“Rear Window” is probably Alfred Hitchcock’s most popular film, and its popularity is well deserved—one could argue that it is his masterpiece. It isn’t as seamlessly crafted as “Notorious,” or as provocative as “Psycho,” or as singular and dreamlike as “Vertigo,” my personal favorite. But “Rear Window” remains the film that best synthesizes Hitchcock’s defining gifts. It brings to the surface our fascination with voyeurism and violence, creates a protagonist whose darkest impulses haunt each of the story’s major developments—and the film does all of this under the pretense of being a lighthearted mystery/thriller.
The key to the film’s ostensible lightheartedness is its focus on romance and marriage. The affable Jimmy Stewart plays L.B Jeffries (who goes by ‘Jeff’), a freelance photographer who broke his leg on a daring journalistic mission. He is now under the partial care of his doting girlfriend Lisa Fremont (Grace Kelly), a model and socialite whose lifestyle is as glamorous as Jeff’s is rugged. This set-up invites the viewer to believe that a light romance is underway. Jeff’s hired caretaker Stella (played with gruff charm by Thelma Ritter) most aptly voices our expectations, dismissing Jeff’s pessimistic analysis of his own relationship with Lisa and instead claiming that “when two people love each other, they come together—WHAM—like two taxis on Broadway.”

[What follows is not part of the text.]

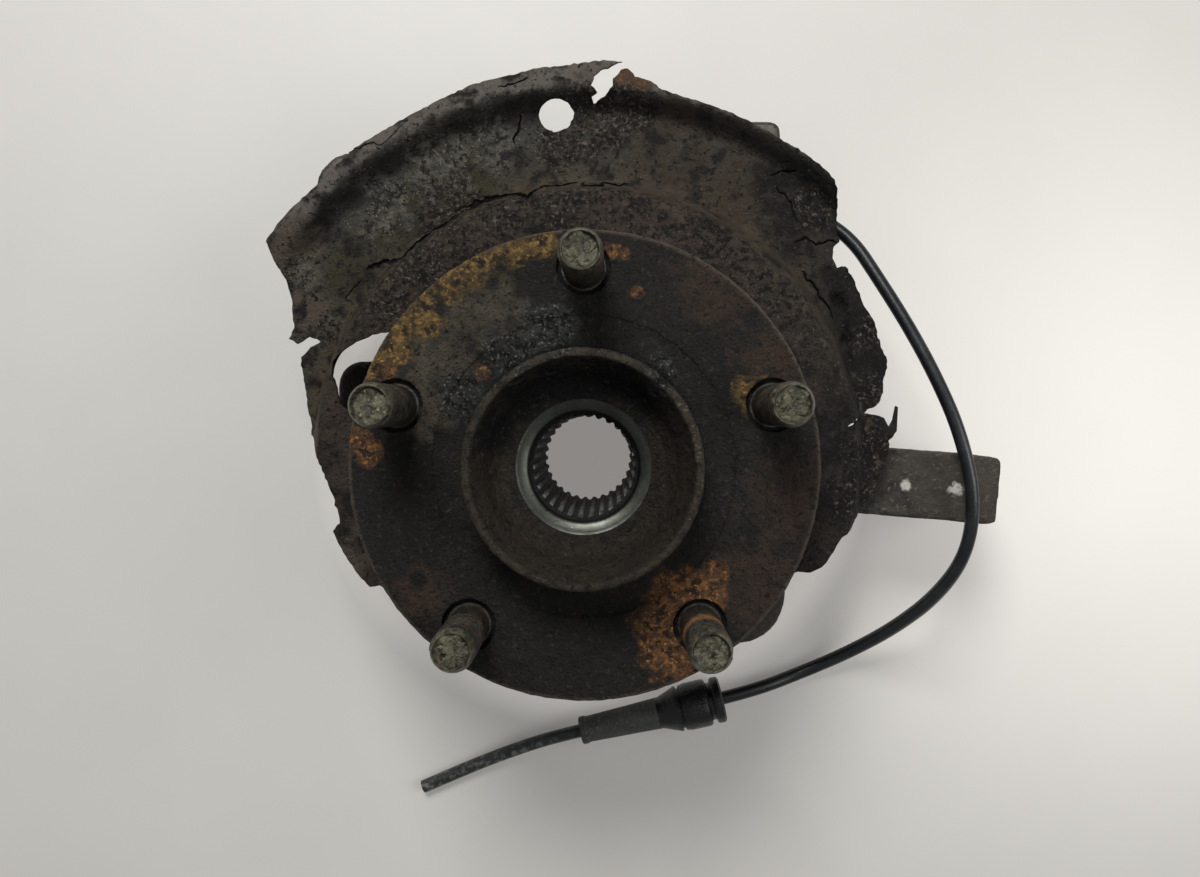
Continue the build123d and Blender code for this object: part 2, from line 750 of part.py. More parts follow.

As genre conventions demand, the film does ensure that Jeff and Lisa come together with relative swiftness. We watch as Jeff attempts to overcome his concerns about his own wild lifestyle being incompatible with that of Lisa. However, even as this happens, Hitchcock shows the real brutality that can come about when two people get married, thereby giving Stella’s facetiously violent car-crash metaphor a disturbing twinge of reality. Simply put, “Rear Window” is the story of a couple whose romantic success is directly predicated on another couple’s violent marital fallout—Jeff learns to love and respect Lisa when the two come together to investigate what may or may not be a murder. The investigation is directed at next-door neighbor Lars Thorwald (Raymond Burr), a grumpy salesman whose sick wife has mysteriously disappeared.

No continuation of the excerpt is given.